Tra i temi più ricorrenti delle sue opere, ci sono certamente le questioni concernenti il razzismo, il terrorismo e, più recentemente, il problema migratorio. Giorgia Meloni si è recata in Tunisia, preoccupata per le ripercussioni che la lotta spregiudicata del dittatore Said contro i migranti sub-sahariani possa avere sulle coste italiane. Quali pensa possano essere dei consigli da dare all’attuale classe politica per meglio gestire, da un punto di vista politico ma anche culturale e umano, la questione migratoria? 
«Il mondo in cui viviamo necessita dei migranti: pur volendo mettere da parte ogni discorso legato alla ricchezza culturale e umana di cui sono portatori, senza la loro manovalanza il contesto economico in cui siamo immersi collasserebbe. Molti di questi uomini e di queste donne sono disposti a morire, affidandosi alle promesse di scafisti corrotti, piuttosto che trovare lavoro nei loro paesi, sebbene molto ricchi.

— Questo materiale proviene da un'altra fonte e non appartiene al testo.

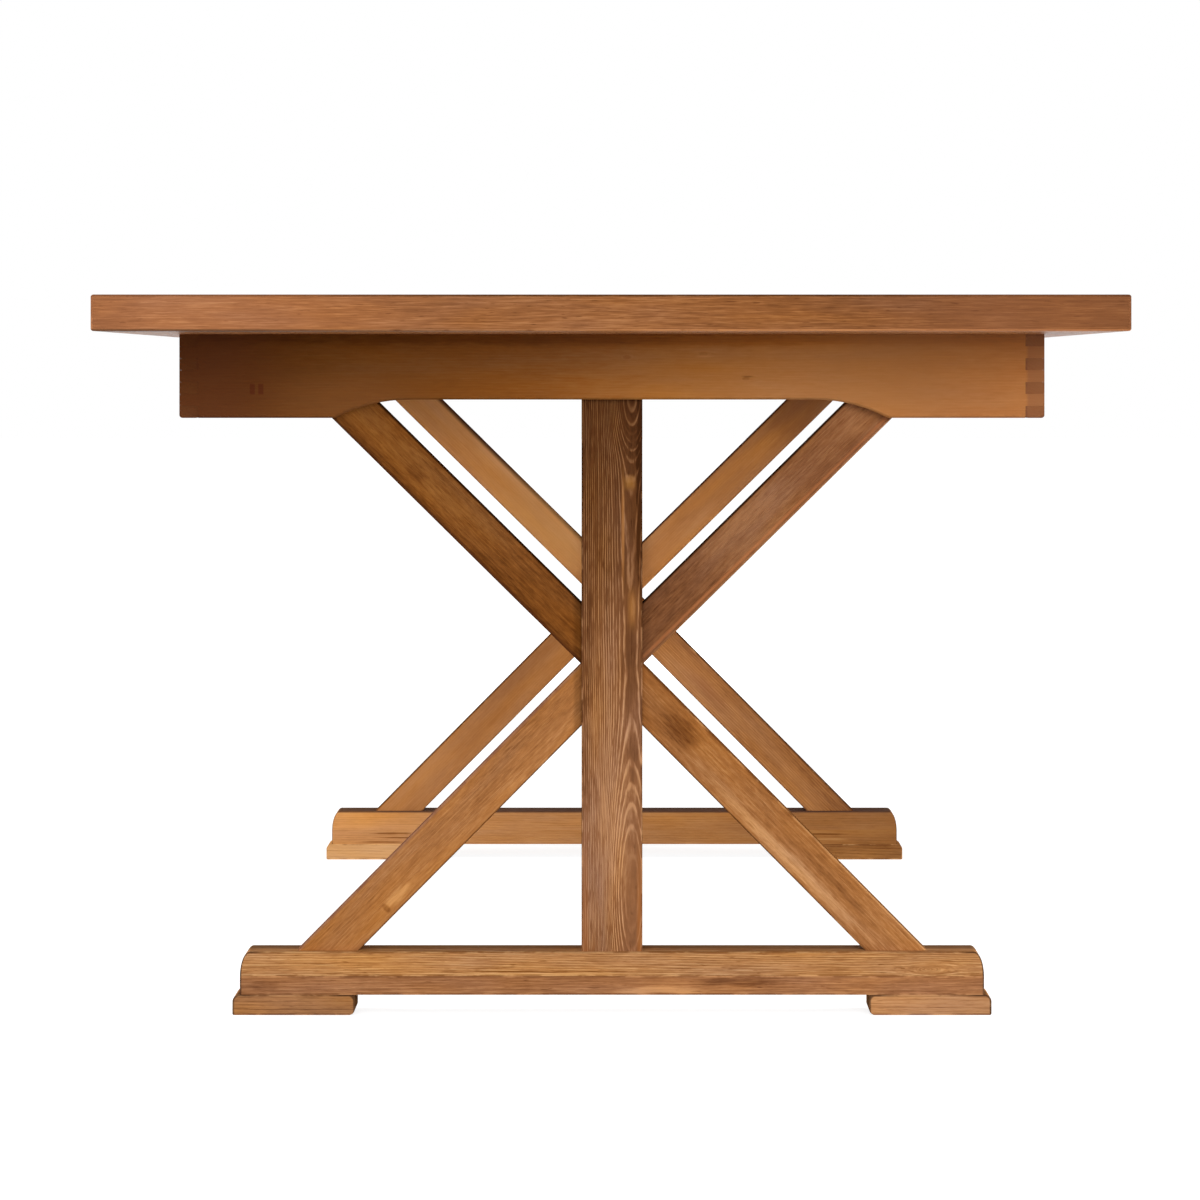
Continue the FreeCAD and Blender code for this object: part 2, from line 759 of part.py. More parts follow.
# ---- The table ----
def collect_top(nodes):
    """The boards of the top, drilled for every fastener that enters them."""
    holes = top_fastener_holes()
    for index in range(plank_count):
        nodes["top_plank_%d" % (index + 1)] = without(tabletop_plank(index), holes)
    for name, end in NEAR_AND_FAR.items():
        nodes["%s_breadboard" % name] = without(placed(breadboard(), 1, end), holes)
    nodes["breadboard_pegs"] = peg_rods(peg_radius, top_thickness - peg_cover)


def collect_aprons(nodes):
    """The apron box, its glue blocks and the battens between."""
    for name, shoulder in (("near", arch_shoulder), ("far", far_arch_shoulder)):
        nodes["%s_end_apron" % name] = placed(end_apron(shoulder), 1, NEAR_AND_FAR[name])
    for name, side in LEFT_AND_RIGHT.items():
        nodes["%s_side_apron" % name] = placed(side_apron(), side, 1)
        for end_name, end in NEAR_AND_FAR.items():
            nodes["%s_%s_corner_block" % (end_name, name)] = placed(corner_block(), side, end)
    for index in range(batten_count):
        nodes["top_batten_%d" % (index + 1)] = batten(index)


def collect_trestle(nodes, name, end):
    """One trestle: foot, pads, post, half braces and bearer."""
    nodes["%s_foot_lower_board" % name] = placed(foot_board(False), 1, end)
    nodes["%s_foot_upper_board" % name] = placed(foot_board(True), 1, end)
    nodes["%s_post" % name] = placed(post(), 1, end)
    nodes["%s_bearer" % name] = placed(bearer(), 1, end)
    for side_name, side in LEFT_AND_RIGHT.items():
        corner = "%s_%s" % (name, side_name)
        nodes["%s_pad" % corner] = placed(foot_pad(), side, end)
        nodes["%s_upper_brace" % corner] = placed(half_brace(1), side, end)
        nodes["%s_lower_brace" % corner] = placed(half_brace(-1), side, end)
    dowels = brace_dowels(1) + brace_dowels(-1)
    nodes["%s_brace_dowels" % name] = at_all_corners(dowels, ends=(end,))


def collect_fasteners(nodes):
    """The groups of identical fasteners."""
    batten_screw = wood_screw(batten_screw_length)
    pad_screw = wood_screw(pad_screw_length)
    clip_screw = wood_screw(clip_screw_length)
    bearer_screws = laid_along_y(wood_screw(bearer_screw_length), bearer_screw_places())
    nodes["top_bolts"] = top_bolts()
    nodes["bolt_washers"] = bolt_washers()
    nodes["threaded_inserts"] = threaded_inserts()
    nodes["top_clips"] = top_clips()
    nodes["clip_screws"] = at_all_corners(
        [moved(clip_screw, place) for place in clip_screw_places()], ends=(1,)
    )
    nodes["batten_screws"] = [moved(batten_screw, place) for place in batten_screw_places()]
    nodes["pad_screws"] = at_all_corners([moved(pad_screw, place) for place in pad_screw_places()])
    nodes["bearer_screws"] = at_all_corners(bearer_screws)


def table_nodes():
    """Every node of the table by name: one solid, or a list of solids for a group."""
    nodes = {}
    collect_top(nodes)
    collect_aprons(nodes)
    for name, end in NEAR_AND_FAR.items():
        collect_trestle(nodes, name, end)
    nodes["stretcher"] = stretcher()
    collect_fasteners(nodes)
    return nodes


os.makedirs("parts", exist_ok=True)
for node_name, pieces in table_nodes().items():
    shape = Part.makeCompound(pieces) if isinstance(pieces, list) else pieces
    shape.exportStep("parts/%s.step" % node_name)
    print("%-26s solids %2d  volume %10.0f" % (node_name, len(shape.Solids), shape.Volume))
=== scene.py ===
import math

import bpy
from mathutils import Matrix, Vector

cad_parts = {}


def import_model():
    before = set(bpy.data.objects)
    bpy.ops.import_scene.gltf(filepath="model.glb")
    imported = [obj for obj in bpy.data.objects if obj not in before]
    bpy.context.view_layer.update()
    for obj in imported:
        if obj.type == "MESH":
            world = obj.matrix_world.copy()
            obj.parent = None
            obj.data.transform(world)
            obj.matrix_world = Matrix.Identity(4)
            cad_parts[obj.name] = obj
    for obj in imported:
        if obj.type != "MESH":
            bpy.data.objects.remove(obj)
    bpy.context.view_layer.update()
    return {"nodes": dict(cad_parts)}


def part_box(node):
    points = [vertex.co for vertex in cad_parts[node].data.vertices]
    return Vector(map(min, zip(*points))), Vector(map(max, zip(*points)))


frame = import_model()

# A sawbuck table in stained, wire-brushed pine. The boards are the frame's own nodes; each gets a
# pine of its own, cut from a log with growth rings, fibres, knots, stain and worn arrises.
# Metres. A board's own directions are: u along its grain, v across its width, w through it.

nodes = frame["nodes"]

# ---- Camera: level, on the table's long axis, framed by shift as the view shows no convergence ----
IMAGE_SIZE = 1200
AXIS_PIXEL = (622.0, 370.5)  # where the camera's axis meets the image
FOCAL_PIXELS = 3407.0
SENSOR_WIDTH = 36.0
CAMERA_PLACE = (0.0107, -4.236, 0.6878)

# ---- Shapes that the materials follow ----
BRACE_HALF_WIDTH = 0.0233
UPPER_BRACE_ANGLE = math.radians(44.63)
LOWER_BRACE_ANGLE = math.radians(45.28)

# Directions
ALONG_TABLE = Vector((0.0, 1.0, 0.0))
ACROSS_TABLE = Vector((1.0, 0.0, 0.0))
UP = Vector((0.0, 0.0, 1.0))


# ======== Node graph helper ========
class Graph:
    """Short calls that add shader nodes to a tree and wire them up."""

    def __init__(self, tree):
        self.tree = tree

    def node(self, kind, inputs=None, **settings):
        made = self.tree.nodes.new(kind)
        for name, value in settings.items():
            setattr(made, name, value)
        for key, value in (inputs or {}).items():
            self.feed(made.inputs[key], value)
        return made

    def feed(self, socket, value):
        if isinstance(value, bpy.types.NodeSocket):
            self.tree.links.new(value, socket)
        else:
            socket.default_value = value

    def math(self, operation, *values, clamp=False):
        made = self.node("ShaderNodeMath", operation=operation, use_clamp=clamp)
        for socket, value in zip(made.inputs, values):
            self.feed(socket, value)
        return made.outputs[0]

    def total(self, *values):
        result = values[0]
        for value in values[1:]:
            result = self.math("ADD", result, value)
        return result

    def vector(self, operation, *values):
        made = self.node("ShaderNodeVectorMath", operation=operation)
        for socket, value in zip(made.inputs, values):
            self.feed(socket, value)
        return made.outputs["Value" if operation in ("LENGTH", "DOT_PRODUCT") else "Vector"]

    def split(self, vector):
        return self.node("ShaderNodeSeparateXYZ", {0: vector}).outputs

    def join(self, x, y, z):
        return self.node("ShaderNodeCombineXYZ", {0: x, 1: y, 2: z}).outputs[0]

    def grey(self, level):
        return self.join(level, level, level)

    def noise(self, place, stretch=(1.0, 1.0, 1.0), detail=2.0, roughness=0.5, output="Fac"):
        """Noise whose features per metre along each direction are given by stretch."""
        scaled = self.vector("MULTIPLY", place, stretch)
        inputs = {"Vector": scaled, "Scale": 1.0, "Detail": detail, "Roughness": roughness}
        return self.node("ShaderNodeTexNoise", inputs).outputs[output]

    def centred(self, value, size):
        """A noise of 0 to 1 turned into one about zero, of the given size."""
        return self.math("MULTIPLY", self.math("SUBTRACT", value, 0.5), size)

    def smooth(self, value, low, high, start=0.0, end=1.0):
        made = self.node("ShaderNodeMapRange", interpolation_type="SMOOTHSTEP")
        for socket, given in zip(made.inputs, (value, low, high, start, end)):
            self.feed(socket, given)
        return made.outputs[0]

    def mix(self, factor, first, second, blend="MIX"):
        made = self.node("ShaderNodeMix", data_type="RGBA", blend_type=blend)
        self.feed(made.inputs["Factor"], factor)
        self.feed(made.inputs[6], first)
        self.feed(made.inputs[7], second)
        return made.outputs[2]

    def scaled(self, colour, level):
        """The colour times a grey level."""
        return self.mix(1.0, colour, self.grey(level), "MULTIPLY")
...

Io trovo assurdo e senza senso il comportamento politico di un’Europa che, anziché fare pressioni sui governi di questi Stati e invitarli ad investire sulle loro stesse ricchezze, decida piuttosto di contrastare il flusso di migranti disperati. Sarebbe inconcepibile trovare una ragione logica se non ci fosse di mezzo la mafia e i suoi interessi, più volte denunciati».
Il Mediterraneo, spazio di cronaca ma anche di poesia, pensa che esista e si possa parlare di una macro-regione Mediterranea, e che questa abbia le potenzialità per diventare luogo di attuazione di un progetto politico virtuoso?
«Io credo che esista un Mediterraneo del Nord, ricco e sviluppato, e un Mediterraneo del Sud, decisamente meno prosperoso. Di quest’ultimo, fa parte anche l’Italia che credo possa dare l’esempio, per la cultura e l’eleganza che la contraddistingue, per l’avvio e la promozione di progetti su rete locale, in grado di guidare il Mediterraneo verso un progresso virtuoso, attento al rispetto dell’uomo. D’altra parte, è con la cultura che si salva il mondo, e non con le armi, sebbene siano per queste che oggi gran parte dei soldi pubblici venga spesa».
Molto spesso, Lei, nei suoi libri, si indirizza ai giovani.. Quali pensa che siano i messaggi da trasmettere alle nuove generazioni? 
«Leggere tanto. È senz’altro questo il consiglio che mi sento di dare ai giovani, sempre più immersi, direi quasi assorbiti, dalle nuove tecnologie e dai social network. Solo leggendo Socrate, Seneca, Omero, i poeti e le altre grandi firme della letteratura mondiale, le nuove generazioni saranno in grado di sfuggire alla superficialità dell’oggi, scoprire la complessità e ritrovare la bellezza dell’umano».